Pipas Lab Hiring for a Postdoctoral Position: Metagenomics

The Pipas laboratory, located in the Department of Biological Sciences at the University of Pittsburgh, is seeking a highly motivated individual for a postdoctoral position focusing on microbial and viral genome biology and metagenomics. The Pipas laboratory is interested in understanding factors that limit pathogen growth in different hosts. This involves both molecular studies aimed at understanding the mechanisms of pathogen growth restriction at the cellular level, and ecosystem scale metagenomic experiments to monitor the temporal and geographical movement of known and undiscovered pathogens across different hosts.

This postdoctoral position will work as part of a multi-institutional team anchored by Microsoft, Inc., and including the University of Pittsburgh, Vanderbilt University, Johns Hopkins University, the University of Washington, Tomorrow.io and the Harris County Public Health Department. The research program, entitled Computing the Biome, funded by the National Science Foundation's Convergence Accelerator program is centered on Microsoft's Project Premonition (https://innovation.microsoft.com/en-us/premonition) that seeks to use mosquitoes as biosensors for detecting the presence of vertebrates, microbes, and viruses in the environment. Microsoft has developed AI-assisted robotic systems that can detect, identify, and selectively capture specific mosquito species. The NSF-funded effort is to deploy these smart traps in Harris County, Texas. Selected mosquito samples will be sequenced and this data will be used in studies of mosquito genomics at Johns Hopkins University. The Pipas laboratory’s role will be to study the mosquito-associated microbiome and virome.

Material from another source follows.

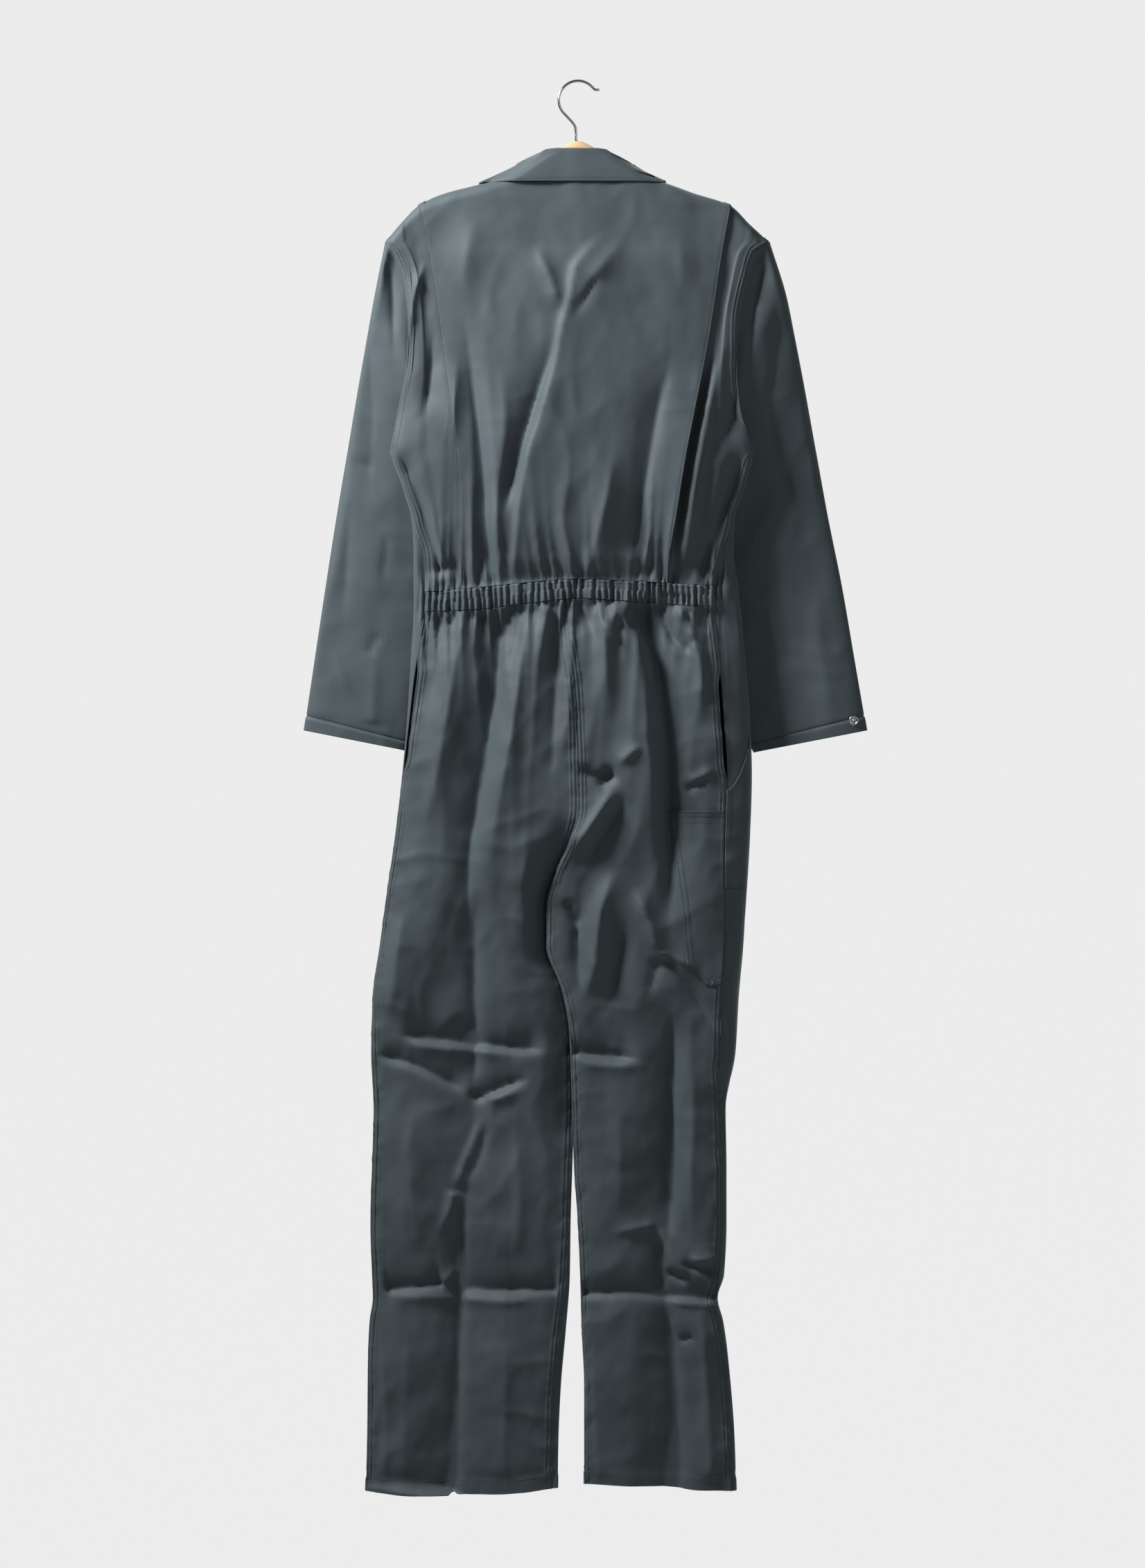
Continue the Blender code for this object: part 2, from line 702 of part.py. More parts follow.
def make_collar():
    """The stand rises from the neck seam to the roll, and the fall lies over the shoulders."""
    def clear_of(spot, front):
        """The same place, moved out or up until it is clear of the shoulder's cloth."""
        face = 1 if front else -1
        least = skin_y(face, spot.x, spot.z, -CLOTH / 2 - COLLAR_LIFT)
        crest = SHOULDER.at("level", spot.x) + CLOTH / 2 + COLLAR_LIFT
        if spot.z < crest:
            if abs(spot.y) < 4 * MM:
                return Vector((spot.x, spot.y, crest))
            spot.y = face * max(face * spot.y, face * least)
        return spot

    def ribs(k):
        """Neck seam, roll and fall edge at k, from -1 by the left to 1; 0 is the centre back."""
        side = 1 if k >= 0 else -1
        place = abs(k) * 1000 * MM
        front = place > 500 * MM
        neck_x = side * COLLAR.at("neck_x", place)
        neck_z = (FRONT_NECK if front else BACK_NECK).at("level", neck_x) + (2.2 if front else 1.0) * MM
        neck = Vector((neck_x, skin_y(1 if front else -1, neck_x, neck_z - 3 * MM, CLOTH / 2), neck_z))
        narrow = COLLAR_RIGHT if side > 0 else 1.0
        roll_x, roll_y, roll_z = (COLLAR.at(name, place) for name in ("roll_x", "roll_y", "roll_z"))
        roll = Vector((side * narrow * roll_x, roll_y, roll_z))
        edge_x = side * narrow * COLLAR.at("edge_x", place)
        edge_z = COLLAR.at("edge_z", place)
        edge = Vector((edge_x, 9 * MM if front else -9 * MM, edge_z))
        if abs(place - 500 * MM) < 25 * MM:
            edge.y = (place - 500 * MM) * 0.08
        edge = clear_of(edge, front)
        return neck, roll, edge

    def middle(k, c):
        neck, roll, edge = ribs(k)
        out = edge - neck
        out.z = 0
        out = out.normalized() if out.length > 1e-6 else Vector((0, -1, 0))
        top = roll + Vector((0, 0, -COLLAR_ROLL))
        stand_top = top - out * COLLAR_ROLL
        fall_top = top + out * COLLAR_ROLL
        path = [neck, neck.lerp(stand_top, 0.55), stand_top]
        path += [top + (Vector((0, 0, 1)) * math.sin(a) - out * math.cos(a)) * COLLAR_ROLL for a in (1.0, 2.14)]
        path += [fall_top]
        path += [clear_of(fall_top.lerp(edge, share), abs(k) > 0.5) for share in (0.45, 0.8)]
        return [*path, edge][c]

    around = [-place / 1000 for place in reversed(COLLAR_PLACES[1:])] + [place / 1000 for place in COLLAR_PLACES]
    count = len(around) - 1
    grid = [[middle(k, c) for c in range(9)] for k in around]
    skins = [[], []]
    for j, row in enumerate(grid):
        lines = [[], []]
        for i, spot in enumerate(row):
            along = grid[min(j + 1, count)][i] - grid[max(j - 1, 0)][i]
            over = row[min(i + 1, 8)] - row[max(i - 1, 0)]
            normal = over.cross(along).normalized()
            for n, way in enumerate((1, -1)):
                lines[n].append(spot + normal * way * CLOTH / 2)
        skins[0].append(lines[0])
        skins[1].append(lines[1])
    wall("collar", *skins)


def make_placket():
    def point(u, v, inset):
        z = lerp(FRONT_NECK.at("level", 0) - 5 * MM, CROTCH_TOP + 20 * MM, v)
        middle = INNER.at("left", z)
        x = middle + lerp(-PLACKET_HALF, PLACKET_HALF, u)
        return Vector((x, skin_y(1, x, z, inset), z))

    panel("front_placket", spread(2), spread(12), point, lift=CLOTH + PATCH_GAP)


def make_hip_pocket(side):
    """A patch on the front that runs round to the side seam. Its mouth slants up to the front."""
    def point(u, v, inset):
        mouth = lerp(-868, -735, smoothstep(u * 1.8)) * MM
        z = lerp(mouth, -988 * MM, v)
        (start, _), _ = seams_at(side, z)
        return half_ring(side, z, 1, lerp(-start, 1, u), inset)

    panel(f"hip_pocket_{side}", FRONT_COLUMNS[:7], spread(6), point, lift=CLOTH + PATCH_GAP + GAP)


def make_tool_pocket():
    """A patch on the back of the right leg that runs to the side seam."""
    def point(u, v, inset):
        z = lerp(-894 * MM, -1107 * MM, v)
        (_, start), _ = seams_at("right", z)
        seam = half_ring("right", z, -1, start).x - 1 * MM
        x = lerp(TOOL_POCKET.at("left", z), seam, u)
        return Vector((x, skin_y(-1, x, z, inset, "right"), z))

    rows = (0, 0.15, 0.3, 0.45, 0.6, 0.75, 0.88, 0.97, 1)
    panel("tool_pocket", spread(4), rows, point, lift=CLOTH + PATCH_GAP + GAP)


# --- Metal and wood -------------------------------------------------------------------------


def swept(name, path, radii, material, sides=10):
    """A round or oval bar along a path in the hanger's plane. radii gives (in plane, across)."""
    points, faces = [], []
    for n, spot in enumerate(path):
        ahead = path[min(n + 1, len(path) - 1)] - path[max(n - 1, 0)]
        up = Vector((-ahead.z, 0, ahead.x)).normalized()
        for k in range(sides):
            a = 2 * math.pi * k / sides
            points.append(spot + up * radii[n][0] * math.cos(a) + Vector((0, radii[n][1] * math.sin(a), 0)))
    for n in range(len(path) - 1):
        for k in range(sides):
            m = (k + 1) % sides
            faces.append([n * sides + k, n * sides + m, (n + 1) * sides + m, (n + 1) * sides + k])
    faces.append(list(range(sides)))
    faces.append([(len(path) - 1) * sides + k for k in range(sides)])
    return closed_mesh(name, points, faces, material, sharp=60)


def hanger_top(x):
    """The top of the bow: just under the shoulders, and arched up through the neck."""
    if abs(x) < NECK_HALF:
        return HANGER_ARCH.at("level", x)
    return SHOULDER.at("level", x) - CLOTH - HANGER_SPARE


def make_hanger():
    """One bow of wood. Its rounded top fits inside the shoulders' own round."""
    path, radii = [], []
    for i in range(-18, 19):
        x = HANGER_HALF * i / 18
        top = hanger_top(x)
        slope = (hanger_top(x + 4 * MM) - hanger_top(x - 4 * MM)) / (8 * MM)
        deep = HANGER_DEEP / 2 * (1 - 0.5 * abs(i) / 18)
        room = (BODY.at("front", top) - CLOTH) * profile(x, BODY.at("left", top), BODY.at("right", top))
        path.append(Vector((x, 0, top)) - Vector((-slope, 0, 1)).normalized() * deep)
        radii.append((deep, min(HANGER_THICK / 2, 0.6 * room * math.sqrt(deep / SHOULDER_ROUND))))
    swept("hanger_body", path, radii, "wood", sides=12)


def make_hook():
    stem_foot = HANGER_ARCH.at("level", 0) + GAP
    middle = Vector((0.8 * MM, 0, -HOOK_INSIDE))
    radius = HOOK_INSIDE + HOOK_WIRE / 2
    path = [Vector((-1.7 * MM, 0, stem_foot)), Vector((-1.7 * MM, 0, -62 * MM)), Vector((-3 * MM, 0, -54 * MM))]
    path.append(Vector((-8 * MM, 0, -47 * MM)))
    for degrees in range(228, 39, -12):
        a = math.radians(degrees)
        path.append(middle + Vector((math.cos(a), 0, math.sin(a))) * radius)
    path.append(Vector((21.5 * MM, 0, -9.2 * MM)))
    path.append(Vector((26 * MM, 0, -9.4 * MM)))
    wire = HOOK_WIRE / 2
    swept("hanger_hook", path, [(wire, wire)] * len(path), "chrome", sides=12)


def make_snap():
    """The ring of the snap on the right cuff, as a low ring with a dished middle."""
    outward = -1
    centre = SNAP_PLACE
    rings = ((0.0, 6.0), (1.1, 6.0), (1.5, 4.9), (1.1, 3.6), (0.5, 3.0))
    sides = 24
    points, faces = [], []
    for high, radius in rings:
        for k in range(sides):
            a = 2 * math.pi * k / sides
            points.append(centre + Vector((math.cos(a) * radius, outward * high, math.sin(a) * radius)) * MM)
    for n in range(len(rings) - 1):
        for k in range(sides):
            m = (k + 1) % sides
            faces.append([n * sides + k, n * sides + m, (n + 1) * sides + m, (n + 1) * sides + k])
    faces.append(list(range(sides)))
    faces.append([(len(rings) - 1) * sides + k for k in range(sides)])
    closed_mesh("cuff_snap", points, faces, "chrome", sharp=30)


# --- Build ----------------------------------------------------------------------------------


def material(name, colour, roughness, metallic=0.0):
    found = bpy.data.materials.new(name)
    found.use_nodes = True
    shader = found.node_tree.nodes["Principled BSDF"]
    shader.inputs["Base Color"].default_value = (*colour, 1)
    shader.inputs["Roughness"].default_value = roughness
    shader.inputs["Metallic"].default_value = metallic
    return found


def main():
    for found in list(bpy.data.objects):
        bpy.data.objects.remove(found, do_unlink=True)
    MATERIALS["cloth"] = material("cloth", (0.075, 0.1, 0.107), 0.85)
    MATERIALS["wood"] = material("wood", (0.78, 0.56, 0.33), 0.45)
    MATERIALS["chrome"] = material("chrome", (0.8, 0.8, 0.8), 0.2, 1.0)
    make_back_centre()
    make_waistband()
    for side in ("left", "right"):
        make_back_side(side)
        make_leg_back(side)
        make_front(side)
        make_sleeve(side)
        make_hip_pocket(side)
    make_collar()
    make_placket()
    make_tool_pocket()
    make_hanger()
    make_hook()
    make_snap()


main()
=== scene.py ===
"""Boiler suit on a wooden hanger, seen from its back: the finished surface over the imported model.

Every length is in metres and +Z is up. The suit's back faces -Y, and +X is towards its right
arm. The cloth is a set of thin shells on one flattened form: BODY gives the sides and depths,
INNER the centre line that parts into two legs, and the FOLDS tables the creases laid on them.
"""

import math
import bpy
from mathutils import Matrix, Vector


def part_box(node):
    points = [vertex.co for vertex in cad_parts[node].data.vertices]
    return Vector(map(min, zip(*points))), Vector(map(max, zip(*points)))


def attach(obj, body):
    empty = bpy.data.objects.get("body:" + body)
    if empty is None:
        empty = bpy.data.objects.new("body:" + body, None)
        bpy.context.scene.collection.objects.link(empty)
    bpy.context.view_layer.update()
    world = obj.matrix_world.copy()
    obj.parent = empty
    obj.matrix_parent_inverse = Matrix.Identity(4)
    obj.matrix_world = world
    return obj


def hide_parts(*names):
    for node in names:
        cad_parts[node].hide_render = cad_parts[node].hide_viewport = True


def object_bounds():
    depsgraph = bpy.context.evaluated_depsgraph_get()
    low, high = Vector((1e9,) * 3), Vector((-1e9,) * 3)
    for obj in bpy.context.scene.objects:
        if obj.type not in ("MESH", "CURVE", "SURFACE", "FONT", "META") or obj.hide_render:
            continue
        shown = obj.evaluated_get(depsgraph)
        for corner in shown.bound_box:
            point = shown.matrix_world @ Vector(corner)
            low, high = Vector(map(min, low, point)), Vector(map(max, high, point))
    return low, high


bl_info = {
    "name": "Boiler Suit",
    "version": (1, 0, 0),
    "blender": (4, 5, 0),
    "location": "View3D > Sidebar > Boiler Suit",
    "description": "Builds a boiler suit hung flat on a wooden hanger",
    "category": "Object",
}

import bmesh
import bpy
import numpy as np
from bpy.props import FloatProperty, FloatVectorProperty, IntProperty, PointerProperty
from bpy.types import Operator, Panel, PropertyGroup
from mathutils import Vector

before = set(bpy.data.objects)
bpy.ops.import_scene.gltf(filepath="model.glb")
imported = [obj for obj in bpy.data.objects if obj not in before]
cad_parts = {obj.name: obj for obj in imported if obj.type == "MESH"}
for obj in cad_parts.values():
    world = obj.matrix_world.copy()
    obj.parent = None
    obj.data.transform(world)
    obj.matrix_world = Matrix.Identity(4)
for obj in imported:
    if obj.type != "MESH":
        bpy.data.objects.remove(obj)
CAD_BOUNDS = [list(corner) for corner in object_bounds()]

MM = 0.001
SEAM_GAP = 0.3 * MM
FLATNESS = 0.7  # 1 is a plain ellipse; less is flatter faces and tighter sides
SHOULDER_ROUND = 15 * MM
UNDERARM = -450 * MM
HEM_LEVEL = -1727 * MM
CROTCH_TOP, CROTCH_LOW = -900 * MM, -1010 * MM
NECK_HALF = 96 * MM
# Distances from a sewn edge at which a panel has points: close over the felled seam.
EDGE_STEPS = np.array((0, 0.7, 1.5, 2.3, 3.3, 4.6, 5.9, 6.7, 7.5, 8.4, 9.6, 11.4)) * MM
# The same down a panel: close over the round of the shoulder and at the foot.
ROW_STEPS = np.array((0, 0.3, 1.0, 2.2, 4.0, 6.5, 9.5, 13)) * MM
SEAM_SETTLES = 16 * MM  # below the underarm the side seam comes off the side over this length
FELL_WIDTH, FELL_HEIGHT, GROOVE = 9.0 * MM, 1.1 * MM, 1.1 * MM
FELL_STITCHES = (1.5 * MM, 6.7 * MM)
HEM_WIDTH = 19 * MM
# The two rows of stitches along the edges of pleats, collar and pockets.
EDGE_ROW, SECOND_ROW, ROW_WIDTH = 2.2 * MM, 8.5 * MM, 0.9 * MM


# --- Settings -------------------------------------------------------------------------------


class ClothSettings(PropertyGroup):
    thickness: FloatProperty(
        name="Thickness", description="Of one layer of twill",
        default=1.1 * MM, unit="LENGTH",
    )
    pitch: FloatProperty(
        name="Pitch", description="Between points on the back's panels",
        default=3.4 * MM, unit="LENGTH",
    )
    plain_pitch: FloatProperty(
        name="Plain Pitch", description="Between points on the fronts", default=7 * MM, unit="LENGTH"
    )
    colour: FloatVectorProperty(
        name="Colour", description="Of the twill",
        subtype="COLOR", default=(0.073, 0.099, 0.111), min=0, max=1,
    )
    # Darker than the twill: partly the thread's own colour, partly painted shade standing in for the shadows
    # along each row of stitches.
    thread: FloatVectorProperty(
        name="Thread", description="Of the stitches",
        subtype="COLOR", default=(0.060, 0.082, 0.088), min=0, max=1,
    )
    roughness: FloatProperty(name="Roughness", description="Of the twill", default=0.66, min=0, max=1)
    weave: FloatProperty(
        name="Weave", description="Pitch of the twill's diagonal ribs",
        default=0.9 * MM, unit="LENGTH",
    )


class FoldSettings(PropertyGroup):
    creases: FloatProperty(name="Creases", description="Scales the creases laid by hand", default=2.5)
    gathers: FloatProperty(
        name="Gathers", description="Scales the gathers at the waistband",
        default=1.25,
    )
    unevenness: FloatProperty(
        name="Unevenness", description="Height of the cloth's soft hollows",
        default=3.0 * MM, unit="LENGTH",
    )
    rumples: FloatProperty(
        name="Rumples", description="Height of the small sharp creases", default=1.3 * MM, unit="LENGTH"
    )
    seed: IntProperty(name="Seed", description="Of the soft hollows and gathers", default=11)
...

The postdoctoral fellow will be responsible for analyzing metagenomic data from mosquitoes and from mosquito habitats, such as wastewater. The responsibilities include isolation of nucleic acids for sequencing and PCR studies, the assembly and annotation of the genomes of bacteria, plasmids, and bacteriophage associated with mosquitoes or isolated from the environment, as well as the identification and isolation viral genomes of special interest. Thus, a combination of computational and molecular bench skills is required. This individual will work closely with Harris County Public Health, computer scientists at Microsoft and Vanderbilt, entomologists at Johns Hopkins, and modelers at the University of Washington. Candidates should have a recent Ph.D. and experience in virology, microbiology, or molecular and cellular biology.

The University of Pittsburgh is an Affirmative Action/Equal Opportunity Employer and values equality of opportunity, human dignity and diversity. EOE, including disability/vets.